Jackie McKenna

jackie mckenna
In the fall of 2007 I was living in a small remote town in Alaska with my family and teaching in an elementary school. I had just earned my Master’s degree in reading education. My husband had recently advanced to the rank of chief in The United States Coast Guard. Life was definitely good. Not long after the start of the school year, I noticed some slight numbness in my left hand. I didn’t think much of it because after all, numb fingers in Alaska are not unusual. But then I noticed numbness on the left side of my face so I made a doctor’s appointment.

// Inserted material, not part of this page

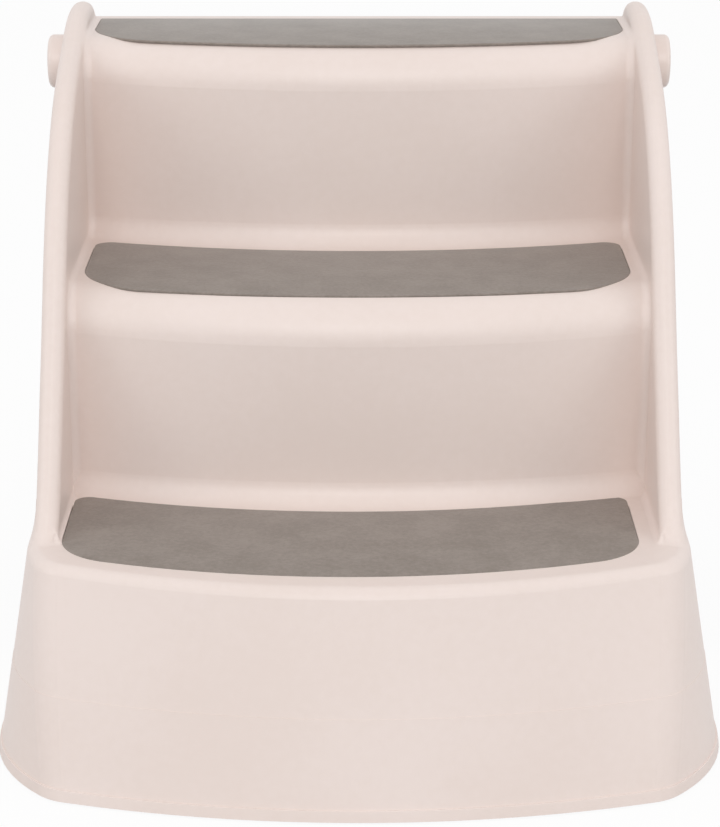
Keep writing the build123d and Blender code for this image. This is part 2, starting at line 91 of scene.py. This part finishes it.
# %% Signals
class Signal:
    """A number travelling through a node tree."""

    def __init__(self, graph, socket):
        self.graph = graph
        self.socket = socket

    def math(self, operation, *values):
        node = self.graph.add("ShaderNodeMath", {"operation": operation}, dict(enumerate(values)))
        return Signal(self.graph, node.outputs[0])

    def __add__(self, other):
        return self.math("ADD", self, other)

    def __radd__(self, other):
        return self.math("ADD", other, self)

    def __sub__(self, other):
        return self.math("SUBTRACT", self, other)

    def __rsub__(self, other):
        return self.math("SUBTRACT", other, self)

    def __mul__(self, other):
        return self.math("MULTIPLY", self, other)

    def __rmul__(self, other):
        return self.math("MULTIPLY", other, self)

    def __truediv__(self, other):
        return self.math("DIVIDE", self, other)

    def __rtruediv__(self, other):
        return self.math("DIVIDE", other, self)

    def highest(self, other):
        return self.math("MAXIMUM", self, other)

    def lowest(self, other):
        return self.math("MINIMUM", self, other)

    def band(self, low, high):
        """0 below low, 1 above high, smooth between."""
        sockets = {"Value": self, "From Min": low, "From Max": high}
        node = self.graph.add("ShaderNodeMapRange", {"interpolation_type": "SMOOTHSTEP"}, sockets)
        return Signal(self.graph, node.outputs["Result"])


print("Signal:", Signal.__doc__)


# %% Graphs
class Graph:
    """A node tree, with one method that adds any node."""

    def __init__(self, tree):
        self.tree = tree

    def feed(self, socket, value):
        if isinstance(value, Signal):
            self.tree.links.new(value.socket, socket)
        elif isinstance(value, bpy.types.NodeSocket):
            self.tree.links.new(value, socket)
        else:
            socket.default_value = value

    def add(self, kind, settings=None, sockets=None):
        node = self.tree.nodes.new(kind)
        for name, value in (settings or {}).items():
            setattr(node, name, value)
        for key, value in (sockets or {}).items():
            self.feed(node.inputs[key], value)
        return node

    def signal(self, node, output=0):
        return Signal(self, node.outputs[output])


print("Graph:", Graph.__doc__)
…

One by one my Dr. eliminated possibilities. Finally he scheduled an MRI and on December 26th, a mass was found in the motor cortex that controls movement for my left side. Soon after, my husband and I left Alaska for Seattle. We found nothing but bad news there. I was told by two different neurosurgeons at two different centers that it was inoperable, and I had only months to live. My husband describes this time as feeling as if we’d been hit by a freight train. After Seattle, we moved on to Duke University in North Carolina. They were much more optimistic and thought that surgery may be an option but more tests were required. In the meantime we heard about MD Anderson in Houston.

We made an appointment and met with Dr. Amy Heimberger. On January 24, 2008, she performed life-saving surgery removing the mass and extending my life. The bad news was that it was confirmed to be a GBM. I had 6 weeks of radiation and chemo. Since then I have been on four different courses of treatment. I’ve been on my current treatment since fall 2008. It is a study drug. It hasn’t been easy; I have almost no use of my left arm or hand (I was left-handed). However, I am able to walk, drive and care for my husband and my two daughters who are both teenagers now. And of course they take good care of me. I am sure I wouldn’t be here without them. I no longer work outside the home except some volunteer work.

A few months after the surgery we moved to Houston and lived there for five years. Summer of 2013 we moved back to our home town in Florida. But I return to Houston every 12 weeks to have a scan and check-up. This is a requirement of the study and a small price to pay for a treatment which, so far, is working for me.

I would like to thank Dr. Amy Heimberger, the best neurosurgeon I’ve ever met, Dr. John de Groot, Julie Walker, and Kathy Hunter my neuro-oncology dream-team.